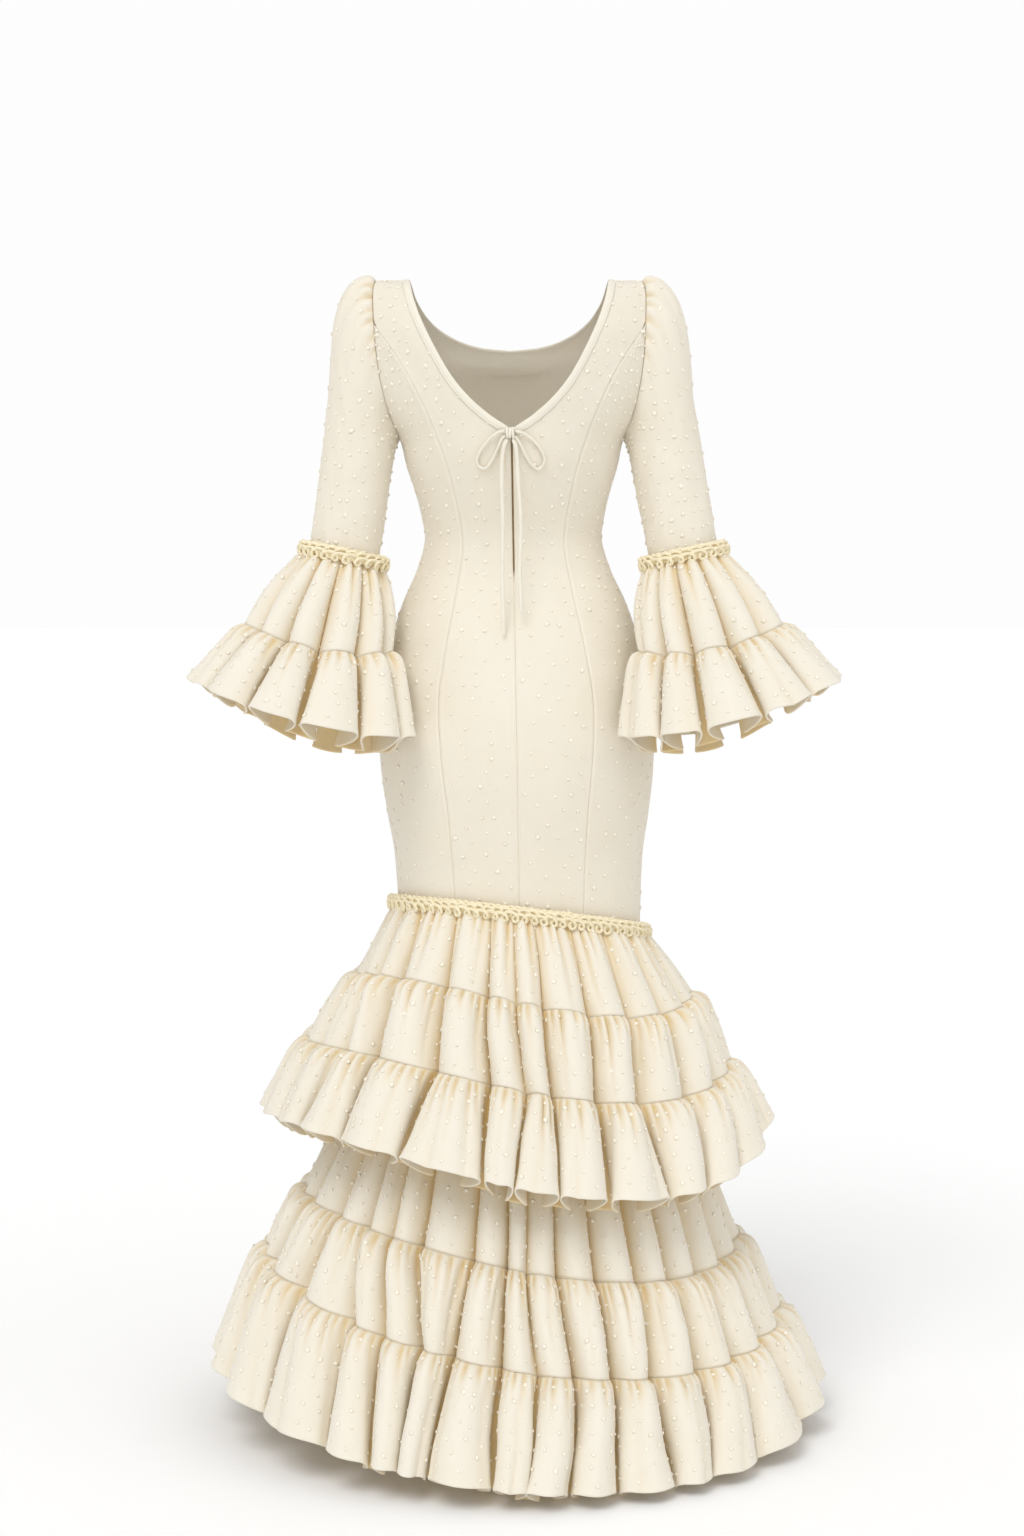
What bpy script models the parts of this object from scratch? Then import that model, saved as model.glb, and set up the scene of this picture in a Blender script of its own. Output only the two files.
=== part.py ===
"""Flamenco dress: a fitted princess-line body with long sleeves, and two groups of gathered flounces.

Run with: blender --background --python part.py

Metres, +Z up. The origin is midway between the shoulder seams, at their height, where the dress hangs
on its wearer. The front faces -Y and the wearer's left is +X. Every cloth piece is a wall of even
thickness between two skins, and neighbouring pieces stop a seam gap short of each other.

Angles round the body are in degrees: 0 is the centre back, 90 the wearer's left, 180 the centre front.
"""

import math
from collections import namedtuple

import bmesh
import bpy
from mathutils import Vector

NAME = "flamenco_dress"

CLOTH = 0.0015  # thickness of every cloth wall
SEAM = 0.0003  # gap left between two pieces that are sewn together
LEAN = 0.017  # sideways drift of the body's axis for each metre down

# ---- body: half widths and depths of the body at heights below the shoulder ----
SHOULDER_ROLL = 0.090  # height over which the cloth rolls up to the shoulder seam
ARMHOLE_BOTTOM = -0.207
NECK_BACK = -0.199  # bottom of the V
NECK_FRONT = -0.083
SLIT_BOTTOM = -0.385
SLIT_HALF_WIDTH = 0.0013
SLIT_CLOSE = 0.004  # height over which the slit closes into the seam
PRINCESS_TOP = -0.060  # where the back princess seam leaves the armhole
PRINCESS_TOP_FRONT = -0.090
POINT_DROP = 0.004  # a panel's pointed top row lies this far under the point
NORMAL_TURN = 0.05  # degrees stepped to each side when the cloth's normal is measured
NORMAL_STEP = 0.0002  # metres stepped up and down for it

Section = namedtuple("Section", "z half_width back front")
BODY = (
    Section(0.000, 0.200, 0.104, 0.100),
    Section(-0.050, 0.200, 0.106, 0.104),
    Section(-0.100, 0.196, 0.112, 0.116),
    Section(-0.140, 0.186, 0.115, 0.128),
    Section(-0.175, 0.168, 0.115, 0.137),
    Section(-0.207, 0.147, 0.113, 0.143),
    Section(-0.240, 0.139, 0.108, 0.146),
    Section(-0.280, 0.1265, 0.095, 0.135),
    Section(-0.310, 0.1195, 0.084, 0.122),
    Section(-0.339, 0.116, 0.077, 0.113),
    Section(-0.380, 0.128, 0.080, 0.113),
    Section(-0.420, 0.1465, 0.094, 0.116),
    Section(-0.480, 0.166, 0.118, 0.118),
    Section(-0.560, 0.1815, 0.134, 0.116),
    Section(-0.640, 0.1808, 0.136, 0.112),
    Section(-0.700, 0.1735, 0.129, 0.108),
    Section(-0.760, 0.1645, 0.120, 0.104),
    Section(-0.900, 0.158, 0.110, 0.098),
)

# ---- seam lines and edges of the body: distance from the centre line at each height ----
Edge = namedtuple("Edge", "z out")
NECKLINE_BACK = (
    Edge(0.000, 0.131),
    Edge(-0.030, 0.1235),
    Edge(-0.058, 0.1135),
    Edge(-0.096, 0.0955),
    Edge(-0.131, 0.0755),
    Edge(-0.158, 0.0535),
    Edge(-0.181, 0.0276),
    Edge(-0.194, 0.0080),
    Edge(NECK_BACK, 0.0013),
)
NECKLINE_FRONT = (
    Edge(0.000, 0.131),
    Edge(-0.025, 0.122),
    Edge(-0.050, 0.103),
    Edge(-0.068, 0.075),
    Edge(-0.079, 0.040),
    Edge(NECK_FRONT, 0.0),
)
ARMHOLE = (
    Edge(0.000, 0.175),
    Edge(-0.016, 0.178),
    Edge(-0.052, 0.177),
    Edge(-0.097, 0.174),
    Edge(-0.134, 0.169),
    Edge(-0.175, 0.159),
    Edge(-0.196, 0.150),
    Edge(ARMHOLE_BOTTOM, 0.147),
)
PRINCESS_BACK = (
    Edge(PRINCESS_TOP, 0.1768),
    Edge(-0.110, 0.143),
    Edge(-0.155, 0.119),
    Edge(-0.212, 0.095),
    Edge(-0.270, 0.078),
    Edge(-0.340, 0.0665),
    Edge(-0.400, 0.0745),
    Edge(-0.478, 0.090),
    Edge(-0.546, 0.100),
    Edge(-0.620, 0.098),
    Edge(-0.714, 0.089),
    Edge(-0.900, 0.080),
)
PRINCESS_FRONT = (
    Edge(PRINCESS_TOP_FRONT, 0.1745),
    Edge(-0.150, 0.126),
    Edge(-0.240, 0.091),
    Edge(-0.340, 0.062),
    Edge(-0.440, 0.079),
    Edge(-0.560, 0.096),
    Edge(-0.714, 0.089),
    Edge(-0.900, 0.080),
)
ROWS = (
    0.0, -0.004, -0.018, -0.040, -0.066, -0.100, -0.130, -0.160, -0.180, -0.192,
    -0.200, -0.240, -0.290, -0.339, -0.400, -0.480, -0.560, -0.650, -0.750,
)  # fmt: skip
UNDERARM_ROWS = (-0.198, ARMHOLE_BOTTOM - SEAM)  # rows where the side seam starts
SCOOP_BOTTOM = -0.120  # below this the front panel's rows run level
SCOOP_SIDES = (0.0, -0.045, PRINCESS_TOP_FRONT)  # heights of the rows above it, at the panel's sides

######

=== SET TASK ===
Quote the data above verbatim from its first line to the line that includes "Run with: blender", with both boundary lines retained.

=== SOLUTION ===
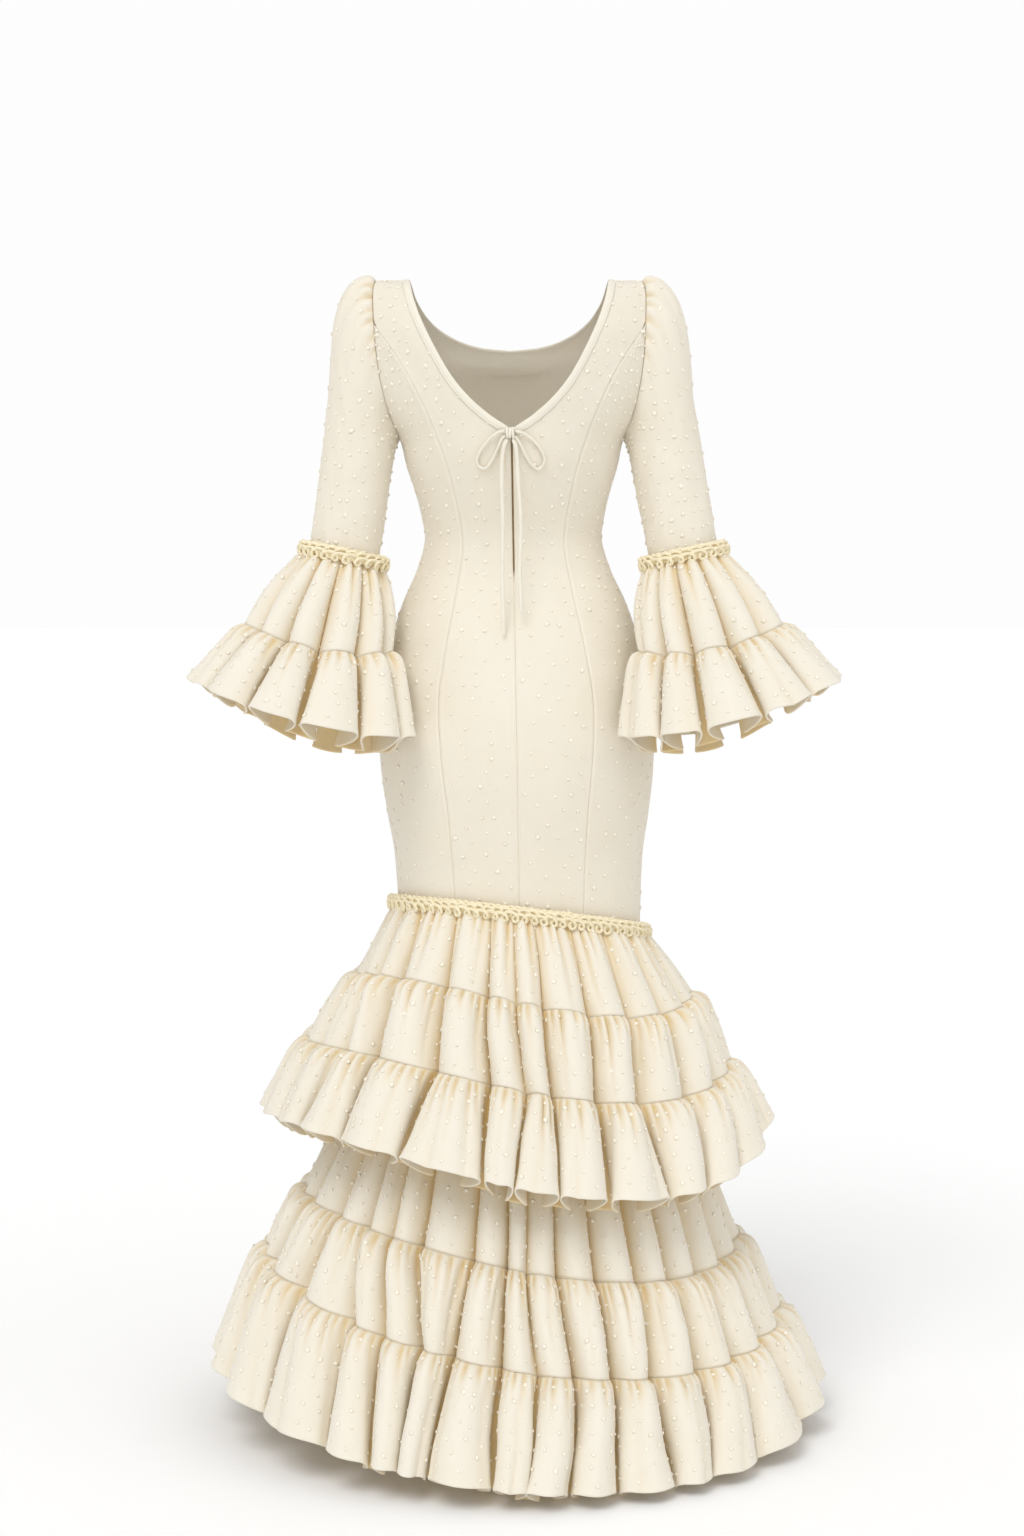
What bpy script models the parts of this object from scratch? Then import that model, saved as model.glb, and set up the scene of this picture in a Blender script of its own. Output only the two files.
=== part.py ===
"""Flamenco dress: a fitted princess-line body with long sleeves, and two groups of gathered flounces.

Run with: blender --background --python part.py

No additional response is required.